Peter Singer s’inscrit, en réalité, dans une tradition de pensée qui a fait florès dans les pays de tradition protestante : comme Jeremy Bentham, comme John Stuart Mill, il est utilitariste. C’est-à-dire qu’il se demande comment maximiser l’utilité, ou le bien-être du plus grand nombre possible d’individus. Par individus, Singer n’entend pas seulement les humains, mais tous les « sentients », soit les êtres doués d’une conscience de la mort et capables de ressentir la douleur. La réflexion de Singer sur le bien-être animal est présentée dans un livre qui a fait date, La Libération animale (1975). Mais la parution en cette rentrée de L’Altruisme efficace (Éditions Les Arènes) donne l’occasion de découvrir un autre versant de son travail, qui a trait cette fois aux relations entre humains. Non content d’être utilitariste, Singer est aussi conséquentialiste : il considère que, pour évaluer si une action est bonne ou mauvaise, il faut laisser de côté les intentions de la personne qui l’a commise, pour s’intéresser seulement à ses conséquences. Un motard accidenté est au sol, vous croyez bien faire en essayant de le relever et vous lui abîmez la colonne vertébrale. Un conséquentialiste ne retiendra que ce dernier point : à ses yeux, vous avez mal agi. Dès lors, une bonne action est une action qui a pour effet d’accroître le bien-être objectif des êtres (leur santé, leur bien-être), et une mauvaise action a un impact négatif sur celui-ci. Voilà les grandes lignes du projet dans lequel s’inscrit Singer, qui nous emmène très loin de notre vie morale spontanée. Prêts pour le voyage ?
Peter Singer en 7 dates
- 1946 Naît à Melbourne, dans une famille de juifs viennois ayant fui l’Autriche pour l’Australie au moment de l’Anschluss
- 1971 Devient végétarien
- 1975 Fait paraître La Libération animale, plaidoyer pour le végétarisme et le bien-être animal qui a développé le concept d’« antispécisme »
- 1977 Professeur de philosophie éthique à l’université de Melbourne jusqu’en 1979 ; professeur invité dans de nombreuses universités américaines
- 1989 Son livre Questions d’éthique pratique, où il recommande l’euthanasie dès la naissance des enfants sévèrement handicapés, provoque de vives polémiques, notamment en Allemagne où les positions de Singer sont comparées à celles du régime nazi
- 1996 Fait campagne sur liste écologiste aux élections du Sénat australien, sans succès
- 1999 Nommé professeur de philosophie éthique à l’université Princeton (New Jersey) où il enseigne encore à ce jour
Vous réfléchissez depuis longtemps à l’altruisme. En 1972, vous avez fait paraître un article célèbre, « Famine, richesse et moralité », où vous exposiez l’argument de « l’enfant qui se noie ». Pouvez-vous nous le présenter ?

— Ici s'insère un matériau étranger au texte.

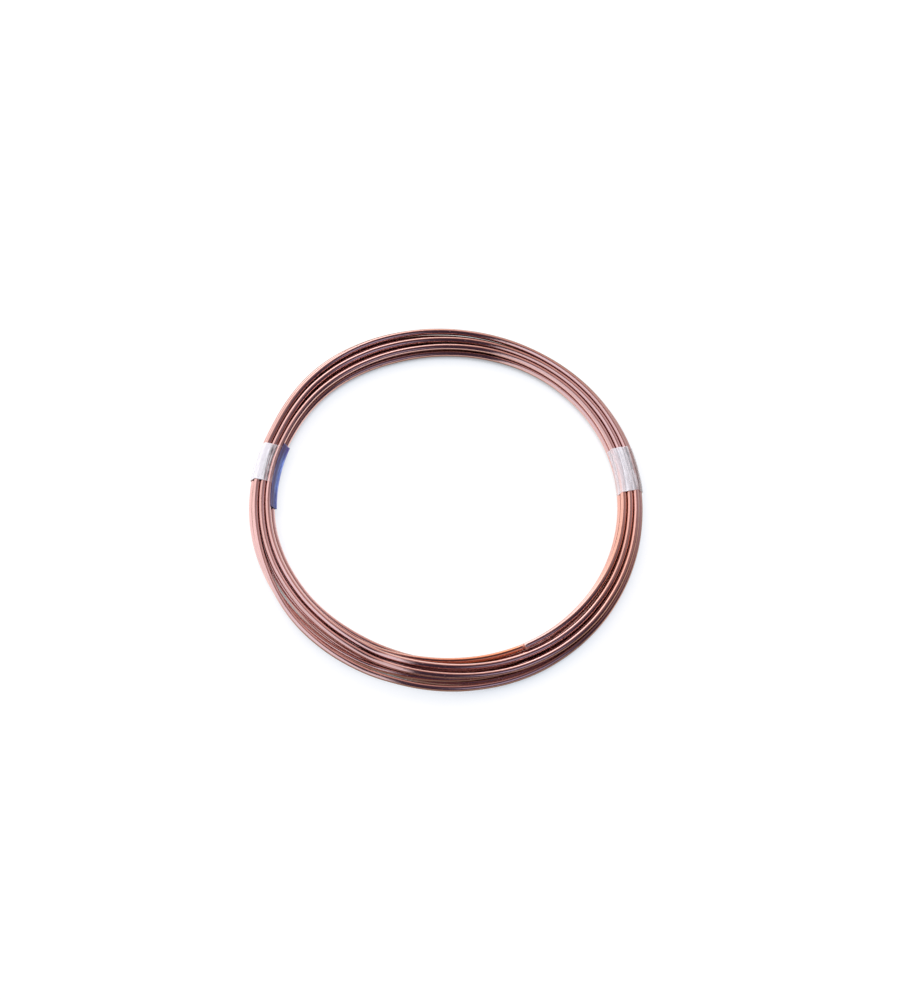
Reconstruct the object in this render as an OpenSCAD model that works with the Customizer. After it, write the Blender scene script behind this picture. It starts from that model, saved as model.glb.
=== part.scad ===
// Copper wire coil: one length of bare copper wire wound by hand into a ring,
// held by two bands of clear tape, with a slip of blue film in the left band.
// The turns lie close and even under the bands, and loosen between them.
// The coil lies flat on z = 0 with the middle of its box on the origin.
// Angles run counter-clockwise from +X; the front of the ring is at -Y.

/* [Wire] */
// Diameter of the bare wire
wire_d = 1.5; // [1:0.1:2.5]
// Air left between neighbouring turns
turn_gap = 0.04; // [0.03:0.01:0.2]

/* [Coil] */
// Diameter of the ring, through the middle of the bundle
coil_d = 88.8; // [60:0.2:160]
// Where the end in the top layer lies
top_end = 295.5; // [280:0.5:330]
// How far that end lies inside its turn's place, in steps of the winding
end_in = 0.3; // [0:0.05:0.6]
// Where the end in the low layer lies
low_end = 165; // [90:1:175]

/* [Looseness] */
// Spacing of the turns at the front, as a part of their spacing under the bands
front_spread = 1.52; // [1:0.02:1.6]
// The same at the back
back_spread = 1.46; // [1:0.02:1.6]
// How far the whole bundle bows outwards at the front
front_bow = 1.2; // [0:0.1:3]
// How far it bows outwards at the back
back_bow = 1; // [0:0.1:3]
// Air between the layers where the turns are loose
layer_air = 0.2; // [0.1:0.05:0.5]
// How far a loose turn wanders from its place, as a part of the added spacing
wander = 0.24; // [0:0.02:0.3]

/* [Tape bands] */
// Width of the right band, measured along the wire
right_w = 12; // [6:1:20]
// Width of the left band, measured along the wire
left_w = 10; // [6:1:20]
// Thickness of the tape
tape_t = 0.1; // [0.06:0.01:0.3]
// How far inside the bundle's middle the tape's free end lies
tape_lap = 0.8; // [-1:0.1:1.5]
// Middle of the right band
right_at = 10.5; // [0:0.5:40]
// Middle of the left band
left_at = 167; // [140:0.5:170]

/* [Blue slip] */
// Length along the wire
slip_len = 18.5; // [13:0.5:19]
// How far it reaches past the far edge of the left band
slip_over = 1.4; // [0:0.1:1.5]
// How far its lip stands in from the bundle
slip_lip = 0.5; // [0.3:0.1:2]
// Height of the leg that lies on the bundle
slip_foot = 1.8; // [0.8:0.1:2]
// Thickness of the film
slip_t = 0.12; // [0.08:0.01:0.3]

/* [Hidden] */
$fn = 64;
r = wire_d/2;
R = coil_d/2;
pitch = wire_d + turn_gap;          // middle to middle of touching turns
snug = 0.03;                        // air between wire, tape and slip
lift = tape_t + snug;               // the wire is held this far off the floor
trim = 0.05;                        // arcs stop this short of a joint, in mm
bead = 0.01;                        // a joint is this much fatter than the wire
past = 0.7;                         // degrees the turns run on past a band before they loosen

// Three layers of 3, 4 and 3 turns; turn 0 is in the top layer
top_turns = 3;
mid_turns = 4;
turns = 10;
outer_bend = top_turns - 1;         // the turn that leads down to the middle layer
inner_bend = outer_bend + mid_turns; // the turn that leads down to the low layer

// The turns keep their places this many degrees each side of a band's middle
inner = R - (mid_turns - 1)/2*pitch - r;
hold = asin(max(left_w, right_w)/2/inner) + past;
// The loose stretches between the bands
back = [right_at + hold, left_at - hold];
front = [left_at + hold, 360 + right_at - hold];

// Where the turns change places, as parts of the way round the front
mid_shift = [0.01, 0.53];           // the middle layer moves one step in
low_shift = [0.29, 0.68];           // the low layer moves one step out
top_shift = [0.23, 0.8];            // the top layer moves one step out
drop = [0.16, 0.72];                // the outer bend comes down one layer
tuck = [0.07, 0.44];                // the inner bend comes down one layer
swing = [0.07, 0.45];               // the outer bend swings wide,
swing_by = 0.4;                     // by this many steps

// Shape of the loose stretches
blunt = 0.9;                        // under 1, the turns spread sooner
spread_lean = 1.7;                  // over 1, the back is widest nearer to the left band
bow_lean = [2.6, 1.6];              // the same for the bow at the back and at the front
sway_waves = 2;                     // a loose turn sways in and out this often in a lap
sway_lag = 137;                     // degrees by which each turn's sway follows the last

// Place of turn k in the bundle: [steps out from the middle, layer]
function slot(k) =
    k < top_turns ? [max(k, 0) - 1, 2]
    : k < top_turns + mid_turns ? [(mid_turns - 1)/2 - (k - top_turns), 1]
    : [k - top_turns - mid_turns - 1, 0];

// How far a is from span[0] to span[1], from 0 to 1, and the same eased
function part(a, span) = min(1, max(0, (a - span[0])/(span[1] - span[0])));
function ease(a, span) = (1 - cos(180*part(a, span)))/2;
// 0 at both ends of span and 1 between; a lean over 1 puts the peak nearer to its end
function swell(a, span, lean = 1, full = 1) = pow(sin(180*pow(part(a, span), lean)), 2*full);

// How far round the front a turn is; it keeps its first place round the back
function way(a) = a < left_at ? 0 : part(a, front);
// The front runs on past +X, so angles up to the left band count as the end of it
function on(a) = a < left_at ? a + 360 : a;
function spread(a) =
    1 + (back_spread - 1)*swell(a, back, spread_lean, blunt)
      + (front_spread - 1)*swell(on(a), front, 1, blunt);
function bow(a) =
    back_bow*swell(a, back, bow_lean[0]) + front_bow*swell(on(a), front, bow_lean[1]);
function looseness(a) = swell(a, back, 1, 0.5) + swell(on(a), front, 1, 0.5);

// Height of a layer on the one below, when it has moved u steps over it
function nest(a, u) = let(
        wide = pitch*spread(a)*(0.5 - (u - floor(u))),
        far = pitch + layer_air*looseness(a))
    sqrt(far*far - wide*wide);

// Steps out from the middle of turn k at angle a
function steps(k, a) = let(
        w = way(a),
        layers = [slot(k)[1], slot(k + 1)[1]],
        mid = ease(w, mid_shift), low = ease(w, low_shift), top = ease(w, top_shift))
    slot(k)[0] + (
        k < 0 ? -end_in*(1 - ease(a, [top_end, front[1]]))
        : layers == [2, 2] ? top
        : layers == [1, 1] ? -mid
        : layers == [0, 0] ? low
        : layers == [2, 1] ? mid/2 + swing_by*swell(w, swing)
        : low - mid/2);

// Height of turn k's middle line at angle a
function height(k, a) = let(
        w = way(a),
        low = nest(a, ease(w, mid_shift) + ease(w, low_shift)),
        high = nest(a, ease(w, mid_shift) + steps(k, a) - slot(k)[0]),
        layer = slot(k)[1]
            - (k == outer_bend ? ease(w, drop) : k == inner_bend ? ease(w, tuck) : 0))
    lift + r + min(layer, 1)*low + max(layer - 1, 0)*high;

// The wire's middle line, t degrees on from +X, where turn 0 begins at 0
function at(t) = let(
        k = floor(t/360),
        a = t - 360*k,
        sway = wander*pitch*(spread(a) - 1)*sin(sway_waves*a + sway_lag*k),
        out = R + pitch*spread(a)*steps(k, a) + bow(a) + sway)
    [out*cos(t), out*sin(t), height(k, a)];

// The angles at which one arc of wire ends and the next begins
wire_from = top_end - 360;
wire_to = 360*(turns - 1) + low_end;
back_arcs = 3;
front_arcs = 4;
shortest = 4;
stops_in_lap = [
    right_at - hold,
    for (i = [0:back_arcs]) back[0] + (back[1] - back[0])*i/back_arcs,
    for (i = [0:front_arcs - 1]) front[0] + (front[1] - front[0])*i/front_arcs
];
stops = [
    wire_from,
    for (k = [-1:turns - 1]) for (a = stops_in_lap)
        if (360*k + a > wire_from + shortest && 360*k + a < wire_to - shortest) 360*k + a,
    wire_to
];

// The ring is moved so that the middle of its box is on the origin
line_step = 2;
line = [for (t = [wire_from:line_step:wire_to]) at(t)];
box_mid = [for (i = [0, 1]) (min([for (p = line) p[i]]) + max([for (p = line) p[i]]))/2];
module placed() translate([-box_mid[0], -box_mid[1], 0]) children();

// An arc of wire from a to b through m
module stretch(a, m, b) {
    am = m - a;
    ab = b - a;
    n = cross(am, ab);
    mid = a + (cross(n, am)*(ab*ab) + cross(ab, n)*(am*am))/(2*n*n);
    rad = norm(a - mid);
    x = (a - mid)/rad;
    z = n/norm(n);
    y = cross(z, x);
    sweep = (atan2((b - mid)*y, (b - mid)*x) + 360) % 360;
    cut = trim/rad*180/PI;
    multmatrix([[x[0], y[0], z[0], mid[0]], [x[1], y[1], z[1], mid[1]], [x[2], y[2], z[2], mid[2]]])
        rotate_extrude(angle = sweep - 2*cut, start = cut)
            translate([rad, 0]) circle(r);
}

// A bead where two arcs meet, its poles along the wire
module joint(t) {
    along = at(t + 1) - at(t - 1);
    translate(at(t))
        rotate([0, acos(along[2]/norm(along)), atan2(along[1], along[0])])
            sphere(r + bead);
}

module wire()
    color([0.80, 0.52, 0.45])
        placed() union() {
            for (i = [0:len(stops) - 2])
                stretch(at(stops[i]), at((stops[i] + stops[i + 1])/2), at(stops[i + 1]));
            for (i = [1:len(stops) - 2])
                joint(stops[i]);
        }

// Outline of the whole bundle at the bands, grown by g
module bundle(g)
    offset(r = g) hull()
        for (k = [0:turns - 1])
            translate([R + pitch*slot(k)[0], height(k, right_at)]) circle(r);

// The tape in its section: once round, its free end lapped over the outer side and the top
module tape_section()
    difference() {
        union() {
            bundle(snug + tape_t);
            intersection() {
                bundle(snug + 2*tape_t);
                translate([R - tape_lap, height(outer_bend + 1, right_at)]) square(R);
            }
        }
        bundle(snug);
    }

// A band of width w has parallel edges, square to the wire at its middle
module band(a, w)
    color([0.90, 0.91, 0.94, 0.35])
        placed() intersection() {
            rotate_extrude(angle = 2*hold, start = a - hold) tape_section();
            rotate(a) translate([0, -w/2, 0]) cube([2*R, w, R]);
        }

module tape_right() band(right_at, right_w);
module tape_left() band(left_at, left_w);

// The slip in its section: a leg up the inner side of the bundle, and a lip inwards
module slip_section() {
    clear = 2*snug + tape_t;
    mid_height = height(top_turns, left_at);
    intersection() {
        difference() {
            bundle(clear + slip_t);
            bundle(clear);
        }
        translate([0, mid_height]) square([R, slip_foot]);
    }
    translate([inner - clear - slip_lip, mid_height])
        square([slip_lip - slip_t/2, slip_t]);
}

module blue_slip()
    color([0.46, 0.49, 0.72])
        placed()
            rotate_extrude(
                angle = slip_len/R*180/PI,
                start = left_at - (left_w/2 + slip_over)/R*180/PI)
                slip_section();

wire();
tape_left();
tape_right();
blue_slip();
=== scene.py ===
import math

import bpy
import numpy as np
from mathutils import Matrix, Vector


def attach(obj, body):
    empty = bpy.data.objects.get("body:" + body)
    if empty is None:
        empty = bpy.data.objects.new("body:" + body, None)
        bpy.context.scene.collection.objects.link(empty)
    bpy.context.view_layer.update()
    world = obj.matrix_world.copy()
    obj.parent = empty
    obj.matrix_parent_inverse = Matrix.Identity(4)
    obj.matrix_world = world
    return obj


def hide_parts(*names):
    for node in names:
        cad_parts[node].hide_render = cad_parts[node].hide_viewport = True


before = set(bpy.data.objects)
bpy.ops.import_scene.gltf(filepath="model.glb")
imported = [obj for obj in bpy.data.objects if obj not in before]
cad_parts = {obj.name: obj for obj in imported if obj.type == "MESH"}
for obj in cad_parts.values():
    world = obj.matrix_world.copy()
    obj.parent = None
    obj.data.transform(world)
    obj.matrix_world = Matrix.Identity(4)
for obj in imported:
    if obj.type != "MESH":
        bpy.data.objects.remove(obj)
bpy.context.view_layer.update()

MM = 0.001

# -------------------------------------------------- sizes, in mm and degrees, as in part.scad
WIRE_D = 1.5
TURN_GAP = 0.04
COIL_D = 88.8
TOP_END = 295.5
END_IN = 0.3
LOW_END = 165.0
FRONT_SPREAD = 1.52
BACK_SPREAD = 1.46
FRONT_BOW = 1.2
BACK_BOW = 1.0
LAYER_AIR = 0.2
WANDER = 0.24
RIGHT_W = 12.0
LEFT_W = 10.0
TAPE_T = 0.1
TAPE_LAP = 0.8
RIGHT_AT = 10.5
LEFT_AT = 167.0
SLIP_LEN = 18.5
SLIP_OVER = 1.4
SLIP_LIP = 0.5
SLIP_FOOT = 1.8
SNUG = 0.03
PAST = 0.7

R_WIRE = WIRE_D / 2
R_COIL = COIL_D / 2
PITCH = WIRE_D + TURN_GAP
LIFT = TAPE_T + SNUG
TOP_TURNS = 3
MID_TURNS = 4
TURNS = 10
OUTER_BEND = TOP_TURNS - 1
INNER_BEND = OUTER_BEND + MID_TURNS
INNER = R_COIL - (MID_TURNS - 1) / 2 * PITCH - R_WIRE
HOLD = math.degrees(math.asin(max(LEFT_W, RIGHT_W) / 2 / INNER)) + PAST
BACK = (RIGHT_AT + HOLD, LEFT_AT - HOLD)
FRONT = (LEFT_AT + HOLD, 360 + RIGHT_AT - HOLD)
WIRE_FROM = TOP_END - 360
WIRE_TO = 360 * (TURNS - 1) + LOW_END
LINE_STEP = 2

# where the turns change places, as parts of the way round the front
MID_SHIFT = (0.01, 0.53)
LOW_SHIFT = (0.29, 0.68)
TOP_SHIFT = (0.23, 0.8)
DROP = (0.16, 0.72)
TUCK = (0.07, 0.44)
SWING = (0.07, 0.45)
SWING_BY = 0.4
# the shape of the loose stretches
BLUNT = 0.9
SPREAD_LEAN = 1.7
BOW_LEAN = (2.6, 1.6)
SWAY_WAVES = 2
SWAY_LAG = 137

# -------------------------------------------------- sizes of the visual pieces, in mm
ROUTE_STEP = 0.5     # degrees between the points of the wire's route
RING_STEP = 1.15     # between the rings of the wire's tube
SIDES = 26
SMOOTHING = 6        # passes over the route, which kinks faintly where a turn begins to change places
BEND_SEED = 5
# bends left by hand winding: (length of the wave, how far)
BENDS = ((41, 0.03), (23, 0.03), (11, 0.015))
# a cut end's rim: (how far from the end, share of the radius)
RIM = ((0.0, 0.88), (0.035, 0.96), (0.09, 1.0))
# the orange stretch of painted reflection, standing in for light that the copper strands throw on each
# other, lies on the inner turn that runs up to the end in the top layer; in degrees
REFLECTION_TURN = INNER_BEND - 1
REFLECTION_FROM = 246
REFLECTION_TO = TOP_END - 3

CORNER_POINTS = 9    # points round each corner of the tape's section
EDGE_STEP = 0.12     # between its points along a side
FILM_T = 0.06        # the real tape is thinner than its solid
DIP = 0.11           # how far the tape sinks between two strands
LAP_FLAT = 0.45      # share of that which is lost where it lies on its own start
LAP_RISE = 1.02 * TAPE_T
CLIMB = 12           # points in which it climbs there
RIM_W = 0.2          # width of its hazy edges
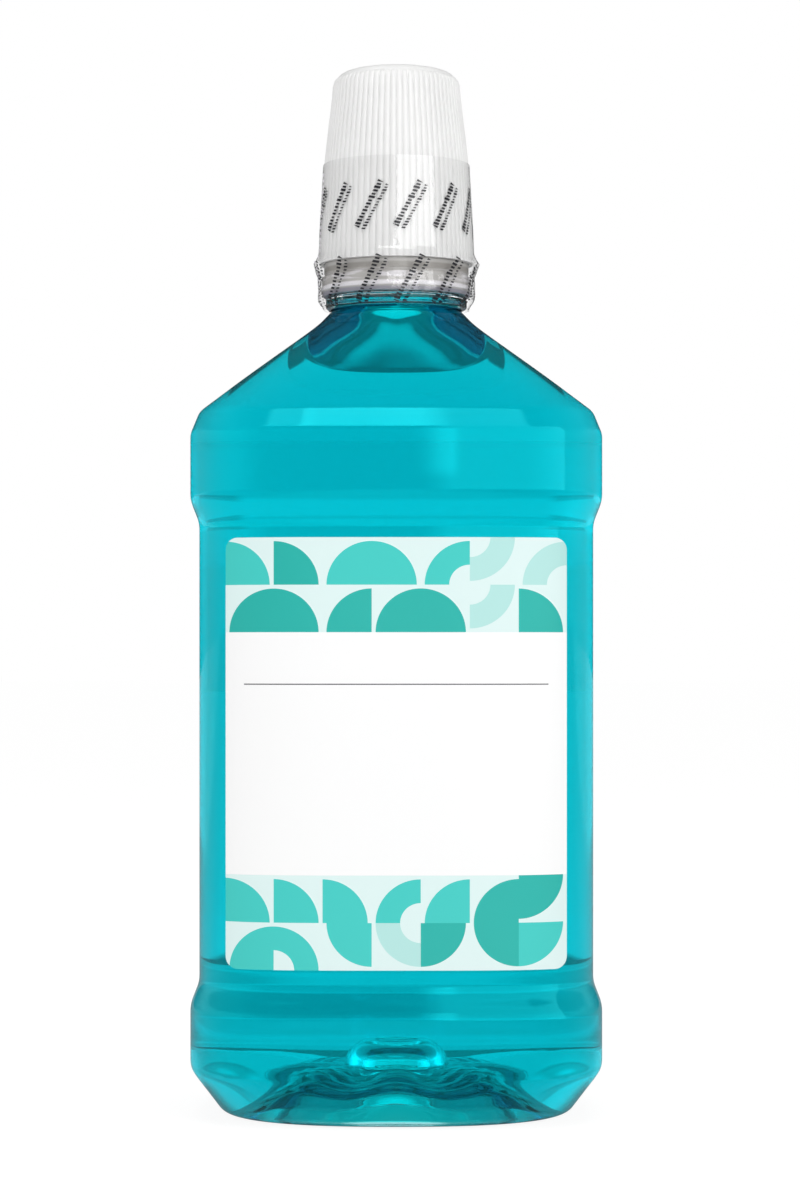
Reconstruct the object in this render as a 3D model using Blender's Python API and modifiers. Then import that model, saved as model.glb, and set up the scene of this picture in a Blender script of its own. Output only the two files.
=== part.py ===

Peter Singer : Imaginez que vous traversez un parc à la tombée de la nuit et que vous longiez un étang. Vous le savez peu profond parce que vous avez vu des gens s’y baigner. Ce soir-là, vous êtes le seul promeneur. Vous avez mis vos plus beaux habits car vous vous rendez à un dîner important. Dans l’étang, vous apercevez un enfant qui ne noie. Très jeune, il n’a pas pied. Votre première réaction est peut-être de vous demander : « Mais où sont ses parents ? » Après tout, vous n’avez pas la responsabilité de cet enfant. Mais vous tournez la tête, et il n’y a personne. Chaque seconde compte, vous n’avez pas le temps d’enlever votre costume et vos chaussures neuves avant de vous jeter dans l’étang. Que faire ? Quelle est l’attitude moralement correcte ? Continuer votre chemin en décidant d’oublier cet enfant, parce que vous n’en avez nullement la responsabilité ? Ou vous jeter à l’eau pour le sauver, en sacrifiant chaussures et costume ? La plupart des gens à qui j’ai soumis la question estiment que ce serait une faute morale grave de ne pas secourir l’enfant. Ce que cela vous coûtera – un costume et des chaussures – est sans mesure avec la gravité de la mort d’un enfant.
Quelles conclusions tirez-vous de cette expérience de pensée ?
Comparez la situation dans laquelle nous sommes, habitants des pays riches, à celle des populations des pays en voie de développement. Nul besoin d’être millionnaire. Si vous pouvez dépenser 2 euros pour un café sans que cela ne change rien pour vous, ou vous payer des vacances d’été à l’étranger pour quelques milliers d’euros, vous êtes déjà incroyablement privilégié par rapport à un habitant moyen de la Sierra Leone ou du Niger. À l’exception des plus démunis d’entre eux, les Américains et les Français peuvent, au prix d’un sacrifice négligeable, sauver des vies dans les pays pauvres. Vous pouvez le faire. Parfois, il s’agira seulement d’acheter une moustiquaire pour protéger un enfant de la malaria. Des millions de bébés deviennent aveugles en Afrique au cours de la première année de leur vie parce qu’ils manquent de nourriture, d’eau potable, de soins de base. Nous sommes donc, nous ressortissants des pays riches, dans la situation de ce promeneur qui passe près d’un étang où un enfant se noie. La distance – le fait que, dans mon expérience de pensée, l’enfant se noie sous vos yeux, alors que les pauvres du Bengladesh sont loin de vous – n’a aucun poids éthique d’un point de vue rationnel.